Short task - Search the listing below for the word "parts" and copy each line that holds it.

Scripts that build objects:
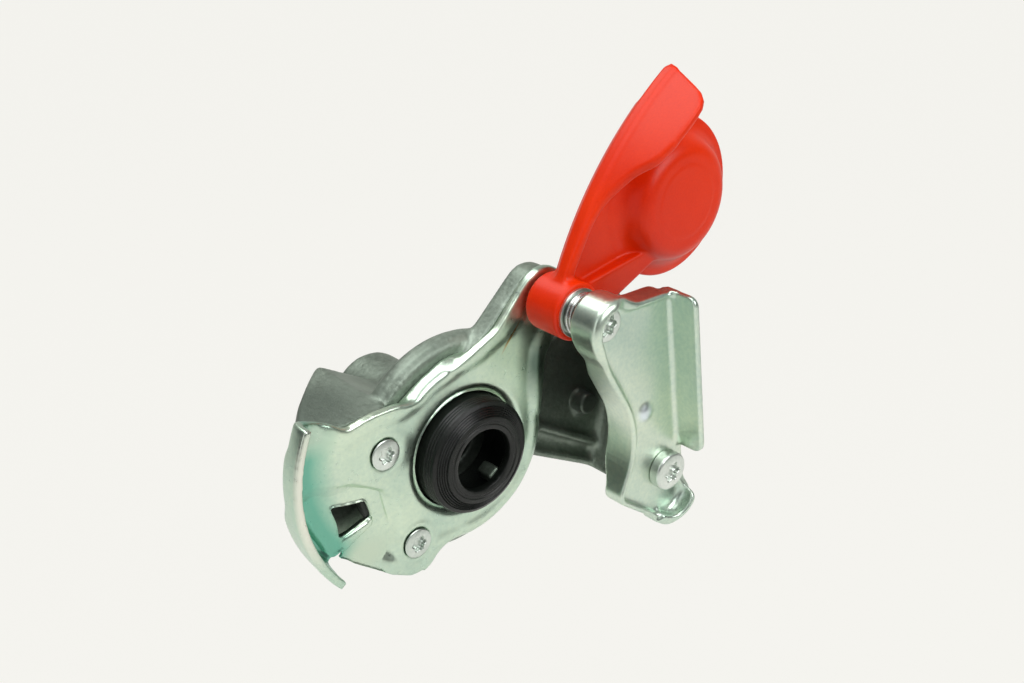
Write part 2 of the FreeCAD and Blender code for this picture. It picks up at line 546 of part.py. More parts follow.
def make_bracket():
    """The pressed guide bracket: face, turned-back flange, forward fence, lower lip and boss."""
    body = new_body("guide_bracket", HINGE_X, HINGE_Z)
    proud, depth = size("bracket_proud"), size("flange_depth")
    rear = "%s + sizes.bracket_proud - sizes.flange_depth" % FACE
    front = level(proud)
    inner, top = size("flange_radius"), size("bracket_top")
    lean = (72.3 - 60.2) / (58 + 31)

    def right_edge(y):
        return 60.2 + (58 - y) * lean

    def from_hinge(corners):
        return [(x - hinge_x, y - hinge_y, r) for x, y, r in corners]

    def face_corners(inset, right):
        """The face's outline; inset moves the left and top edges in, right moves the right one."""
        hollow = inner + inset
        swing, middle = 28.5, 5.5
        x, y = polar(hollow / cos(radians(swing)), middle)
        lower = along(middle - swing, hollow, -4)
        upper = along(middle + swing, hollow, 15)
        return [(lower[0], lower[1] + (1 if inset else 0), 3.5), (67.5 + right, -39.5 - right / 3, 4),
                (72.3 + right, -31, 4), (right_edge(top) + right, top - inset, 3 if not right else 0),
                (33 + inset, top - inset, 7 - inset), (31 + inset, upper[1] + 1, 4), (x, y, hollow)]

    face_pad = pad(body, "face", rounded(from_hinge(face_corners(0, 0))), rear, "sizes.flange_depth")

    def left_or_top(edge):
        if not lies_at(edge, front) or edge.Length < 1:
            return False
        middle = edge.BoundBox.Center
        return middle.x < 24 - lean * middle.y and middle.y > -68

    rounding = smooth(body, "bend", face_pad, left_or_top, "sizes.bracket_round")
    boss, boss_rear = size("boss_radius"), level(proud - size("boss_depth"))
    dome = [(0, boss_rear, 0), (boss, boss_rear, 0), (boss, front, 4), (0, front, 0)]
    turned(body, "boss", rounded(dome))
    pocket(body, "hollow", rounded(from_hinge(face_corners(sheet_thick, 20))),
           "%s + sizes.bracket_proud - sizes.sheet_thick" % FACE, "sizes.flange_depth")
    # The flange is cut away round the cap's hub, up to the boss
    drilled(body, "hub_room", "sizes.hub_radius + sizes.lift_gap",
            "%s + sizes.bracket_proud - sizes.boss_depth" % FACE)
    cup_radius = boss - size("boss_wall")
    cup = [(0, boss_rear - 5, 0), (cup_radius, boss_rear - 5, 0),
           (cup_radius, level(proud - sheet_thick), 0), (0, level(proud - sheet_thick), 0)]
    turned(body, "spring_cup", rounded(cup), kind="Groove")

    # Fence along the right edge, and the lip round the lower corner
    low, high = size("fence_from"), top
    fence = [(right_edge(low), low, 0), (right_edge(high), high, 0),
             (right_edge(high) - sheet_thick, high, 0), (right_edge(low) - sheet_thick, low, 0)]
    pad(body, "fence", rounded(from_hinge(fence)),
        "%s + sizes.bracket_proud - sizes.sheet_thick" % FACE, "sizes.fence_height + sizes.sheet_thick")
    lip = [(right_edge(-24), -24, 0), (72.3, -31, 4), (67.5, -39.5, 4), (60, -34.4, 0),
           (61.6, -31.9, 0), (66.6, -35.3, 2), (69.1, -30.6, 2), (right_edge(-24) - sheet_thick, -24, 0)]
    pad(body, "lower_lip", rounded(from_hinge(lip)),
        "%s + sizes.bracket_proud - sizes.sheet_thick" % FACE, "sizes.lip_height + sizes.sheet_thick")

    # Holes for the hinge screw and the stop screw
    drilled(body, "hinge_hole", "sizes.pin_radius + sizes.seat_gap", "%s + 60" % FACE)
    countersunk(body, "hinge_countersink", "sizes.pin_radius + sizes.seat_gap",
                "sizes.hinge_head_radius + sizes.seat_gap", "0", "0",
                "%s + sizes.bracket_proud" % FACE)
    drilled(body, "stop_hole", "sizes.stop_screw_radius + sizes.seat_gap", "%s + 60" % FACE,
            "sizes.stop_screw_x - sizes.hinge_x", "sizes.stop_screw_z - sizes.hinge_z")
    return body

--

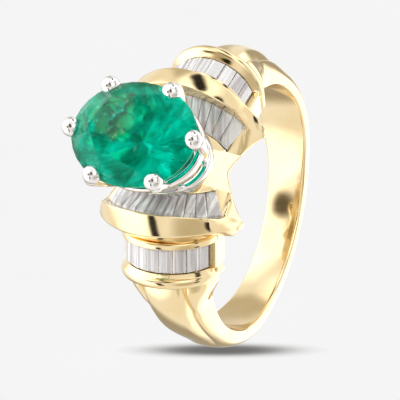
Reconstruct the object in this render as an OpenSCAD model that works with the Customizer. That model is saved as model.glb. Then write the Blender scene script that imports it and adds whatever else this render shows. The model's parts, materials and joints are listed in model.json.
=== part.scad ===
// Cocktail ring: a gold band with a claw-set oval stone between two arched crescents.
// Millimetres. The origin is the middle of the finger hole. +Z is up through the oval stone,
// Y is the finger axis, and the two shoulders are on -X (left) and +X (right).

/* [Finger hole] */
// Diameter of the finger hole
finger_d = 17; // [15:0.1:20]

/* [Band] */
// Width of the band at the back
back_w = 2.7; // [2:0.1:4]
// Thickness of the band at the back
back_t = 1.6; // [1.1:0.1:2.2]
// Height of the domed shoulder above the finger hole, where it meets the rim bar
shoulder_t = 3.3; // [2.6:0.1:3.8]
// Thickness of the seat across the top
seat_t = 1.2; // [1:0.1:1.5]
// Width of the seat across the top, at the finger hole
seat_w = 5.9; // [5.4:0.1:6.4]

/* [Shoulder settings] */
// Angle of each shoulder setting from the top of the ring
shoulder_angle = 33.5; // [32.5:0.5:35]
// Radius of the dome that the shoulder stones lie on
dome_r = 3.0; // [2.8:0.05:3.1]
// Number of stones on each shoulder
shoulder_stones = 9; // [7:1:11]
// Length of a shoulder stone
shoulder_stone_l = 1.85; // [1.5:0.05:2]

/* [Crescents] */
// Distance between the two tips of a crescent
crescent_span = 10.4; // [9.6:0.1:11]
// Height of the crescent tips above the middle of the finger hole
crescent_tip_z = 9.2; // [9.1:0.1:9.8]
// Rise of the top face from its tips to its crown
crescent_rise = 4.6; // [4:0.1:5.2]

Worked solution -
Write part 2 of the FreeCAD and Blender code for this picture. It picks up at line 546 of part.py. More parts follow.
Reconstruct the object in this render as an OpenSCAD model that works with the Customizer. That model is saved as model.glb. Then write the Blender scene script that imports it and adds whatever else this render shows. The model's parts, materials and joints are listed in model.json.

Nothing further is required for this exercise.